> **Exercise goal**
Copy each line exactly.

> **Information shown**
========

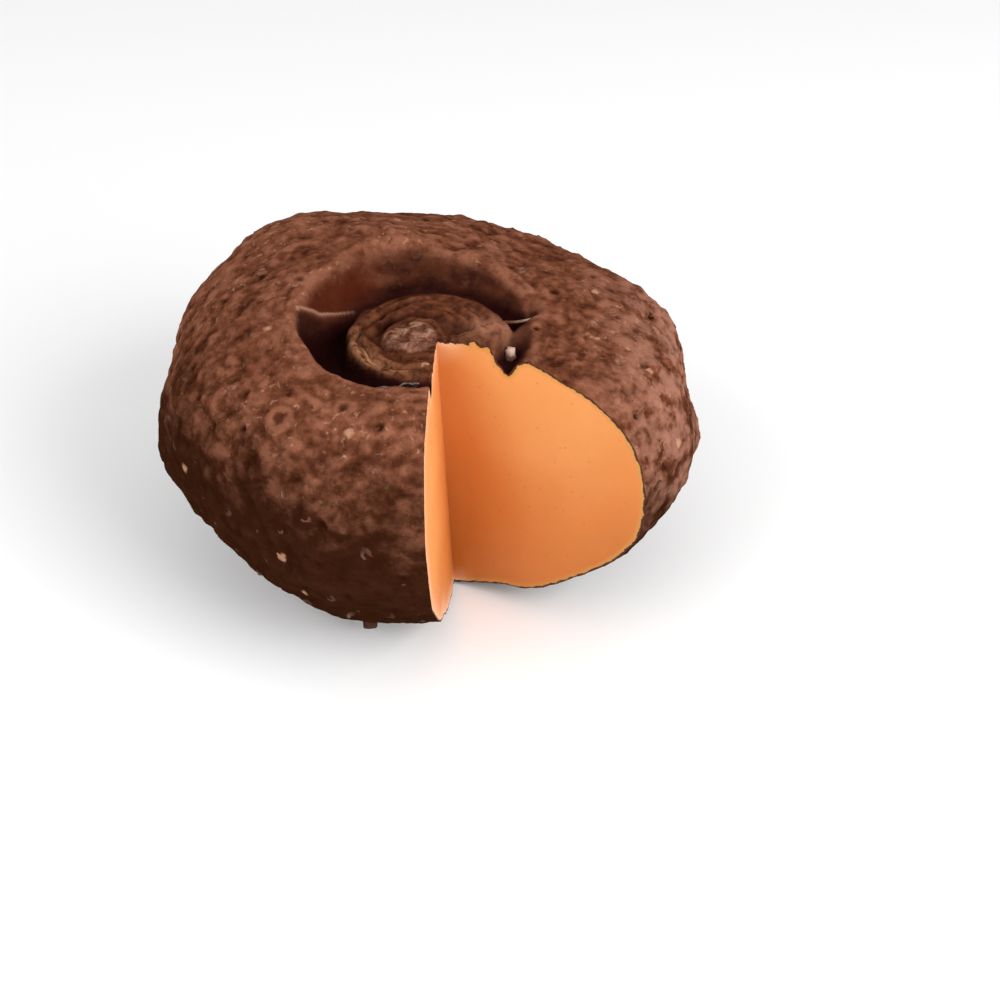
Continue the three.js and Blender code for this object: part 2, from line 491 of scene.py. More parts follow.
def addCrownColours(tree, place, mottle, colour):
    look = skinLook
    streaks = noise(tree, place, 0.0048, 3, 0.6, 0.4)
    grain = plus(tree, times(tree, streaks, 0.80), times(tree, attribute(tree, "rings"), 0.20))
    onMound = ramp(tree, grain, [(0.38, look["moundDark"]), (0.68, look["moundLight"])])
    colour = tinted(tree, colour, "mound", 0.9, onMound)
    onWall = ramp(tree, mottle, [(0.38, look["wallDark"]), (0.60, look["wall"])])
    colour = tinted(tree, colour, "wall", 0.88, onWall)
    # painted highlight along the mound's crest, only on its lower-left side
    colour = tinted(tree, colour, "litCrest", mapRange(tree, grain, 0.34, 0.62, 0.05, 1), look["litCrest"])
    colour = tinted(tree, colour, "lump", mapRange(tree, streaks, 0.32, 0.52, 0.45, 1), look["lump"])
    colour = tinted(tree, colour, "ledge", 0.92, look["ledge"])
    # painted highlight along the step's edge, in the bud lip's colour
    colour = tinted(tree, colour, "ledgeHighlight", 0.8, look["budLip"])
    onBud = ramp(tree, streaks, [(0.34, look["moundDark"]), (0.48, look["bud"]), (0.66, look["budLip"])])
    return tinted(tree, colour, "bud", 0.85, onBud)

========

> **The response**
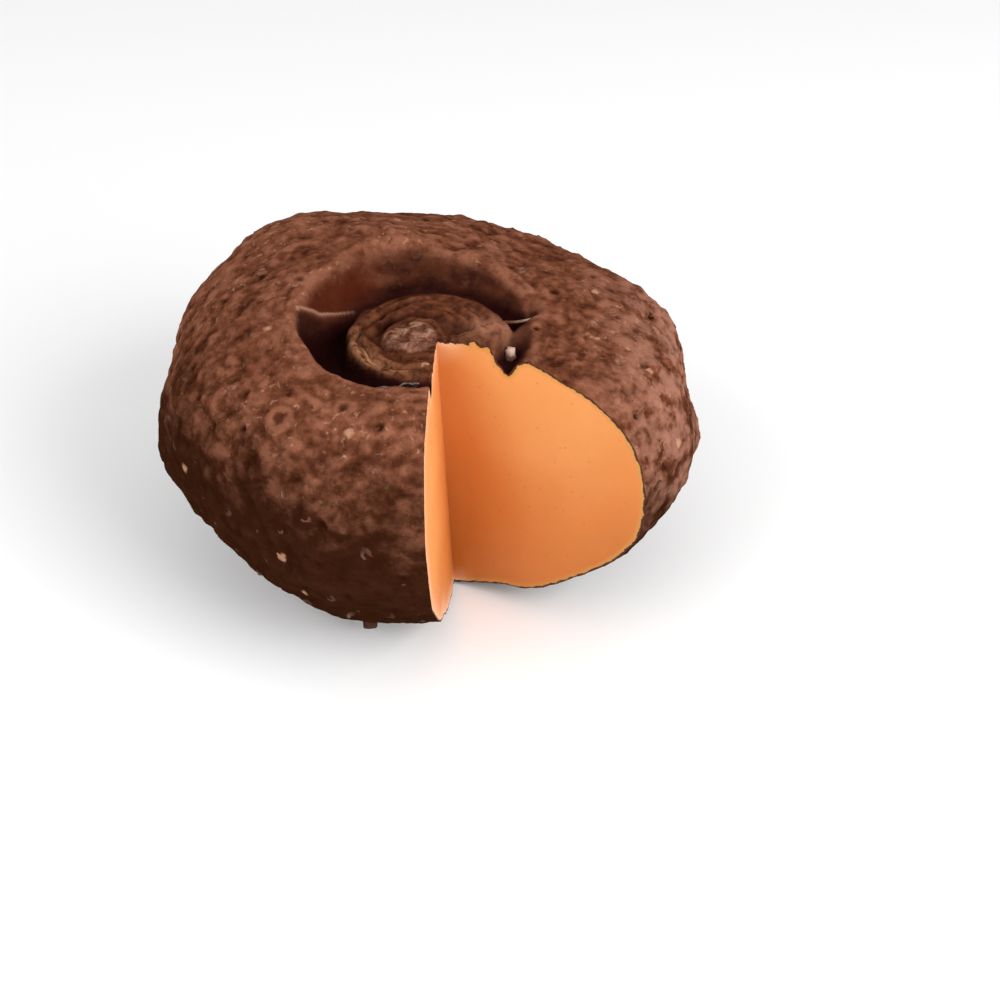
Continue the three.js and Blender code for this object: part 2, from line 491 of scene.py. More parts follow.
def addCrownColours(tree, place, mottle, colour):
    look = skinLook
    streaks = noise(tree, place, 0.0048, 3, 0.6, 0.4)
    grain = plus(tree, times(tree, streaks, 0.80), times(tree, attribute(tree, "rings"), 0.20))
    onMound = ramp(tree, grain, [(0.38, look["moundDark"]), (0.68, look["moundLight"])])
    colour = tinted(tree, colour, "mound", 0.9, onMound)
    onWall = ramp(tree, mottle, [(0.38, look["wallDark"]), (0.60, look["wall"])])
    colour = tinted(tree, colour, "wall", 0.88, onWall)
    # painted highlight along the mound's crest, only on its lower-left side
    colour = tinted(tree, colour, "litCrest", mapRange(tree, grain, 0.34, 0.62, 0.05, 1), look["litCrest"])
    colour = tinted(tree, colour, "lump", mapRange(tree, streaks, 0.32, 0.52, 0.45, 1), look["lump"])
    colour = tinted(tree, colour, "ledge", 0.92, look["ledge"])
    # painted highlight along the step's edge, in the bud lip's colour
    colour = tinted(tree, colour, "ledgeHighlight", 0.8, look["budLip"])
    onBud = ramp(tree, streaks, [(0.34, look["moundDark"]), (0.48, look["bud"]), (0.66, look["budLip"])])
    return tinted(tree, colour, "bud", 0.85, onBud)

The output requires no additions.